What can be optimized next

The biggest open lever is the prioritization of the remaining long runs. Today, the system executes all selected test cases, in no particular order. For long-running parts, it would be possible to control which test cases run first, so that probable failures become visible early on.

There are two ways to prioritize. Test coverage can be used to select each additional test case in such a way that it provides as much new coverage as possible. Alternatively, you can use historical data and execute first where something failed particularly frequently.

Technically, the Jenkins pipeline must also play its part. The run should not stop at the first error because further failures remain interesting. At the same time, the developer should receive an early warning: preliminary report immediately, full report later.

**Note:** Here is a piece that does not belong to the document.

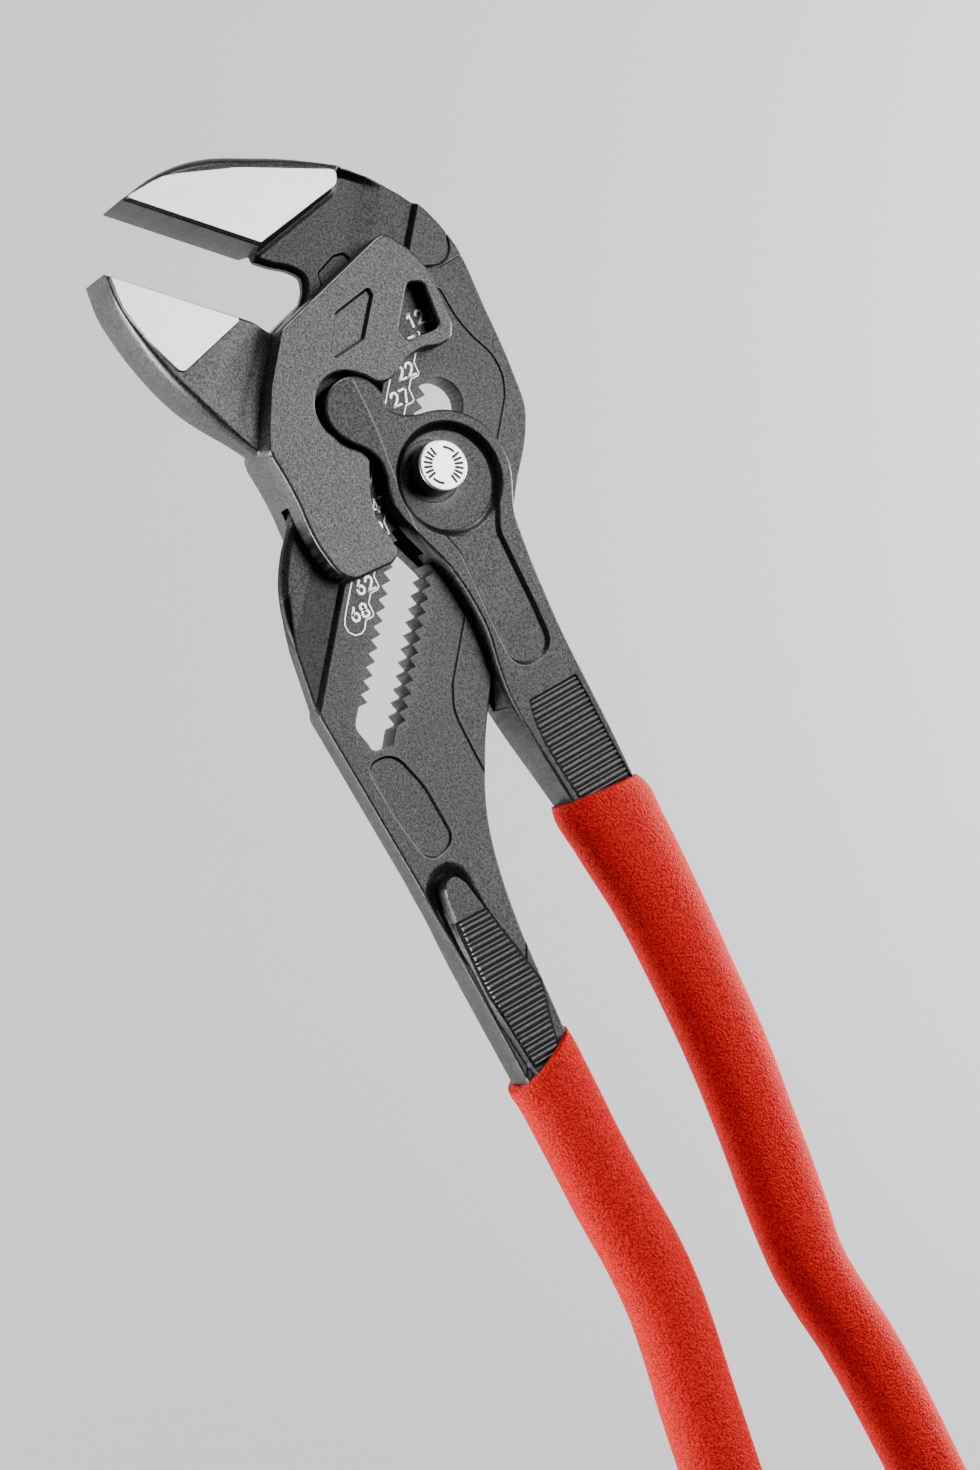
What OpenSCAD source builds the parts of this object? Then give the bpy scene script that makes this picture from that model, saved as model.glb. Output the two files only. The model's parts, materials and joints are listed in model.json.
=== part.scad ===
// Parallel-jaw tongue and groove pliers, lying on its back: +Z is the front, +X runs from the
// jaws to the handles, and the origin is the axis of the pivot bolt in the rear plane.

/* [Plates] */
// Overall thickness of the forked lever and of the sliding jaw
tool_t = 13; // [12:0.5:16]
// Thickness of each cheek and of each jaw plate over the web
cheek_t = 3.4; // [2.5:0.1:4]
// Running gap between the web and the plates that straddle it
face_gap = 0.1; // [0.05:0.05:0.3]
// Depth of the web's band below the small pad at its top
band_drop = 0.2; // [0.1:0.1:0.3]
// Depth of the machined field below that pad
field_drop = 0.4; // [0.4:0.1:0.8]
// Thickness of the thin blade beside the guide shoulder
blade_t = 3.2; // [2.4:0.2:4.2]
// Sideways gap between the guide shoulder and the jaw plates
guide_gap = 0.1; // [0.05:0.05:0.3]

/* [Jaws] */
// Gap between the jaw faces at rest
rest_gap = 14.4; // [10:0.4:18]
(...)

On the Java side, the same refinement step is pending as for C++. The system currently selects at Java class level. The next step would be to go down to the individual method and only execute the test cases that exactly hit the changed method.

The benchmark: millions of lines of code, nightly index

The method proves itself on a large code base. The C++ part comprises almost 10 million lines of code, the Java part around 4 million. One of the reasons for the initial doubts about the project was the skepticism that such a quantity could not be analyzed in any meaningful way.

The nightly index run, which rebuilds the links between files and test cases, takes around five to six hours. IVU has now reduced the number of pipeline machines from ten to five because there are few check-ins at night and this free capacity can be used for the index runs.

With ten branches and five machines, the system manages approximately one run per night and branch. On average, the index is therefore rebuilt about every two days, faster as soon as a machine becomes free earlier. The Java part has been running productively for around one and a half to two years, the more precise C++ analysis at function level for three to four months.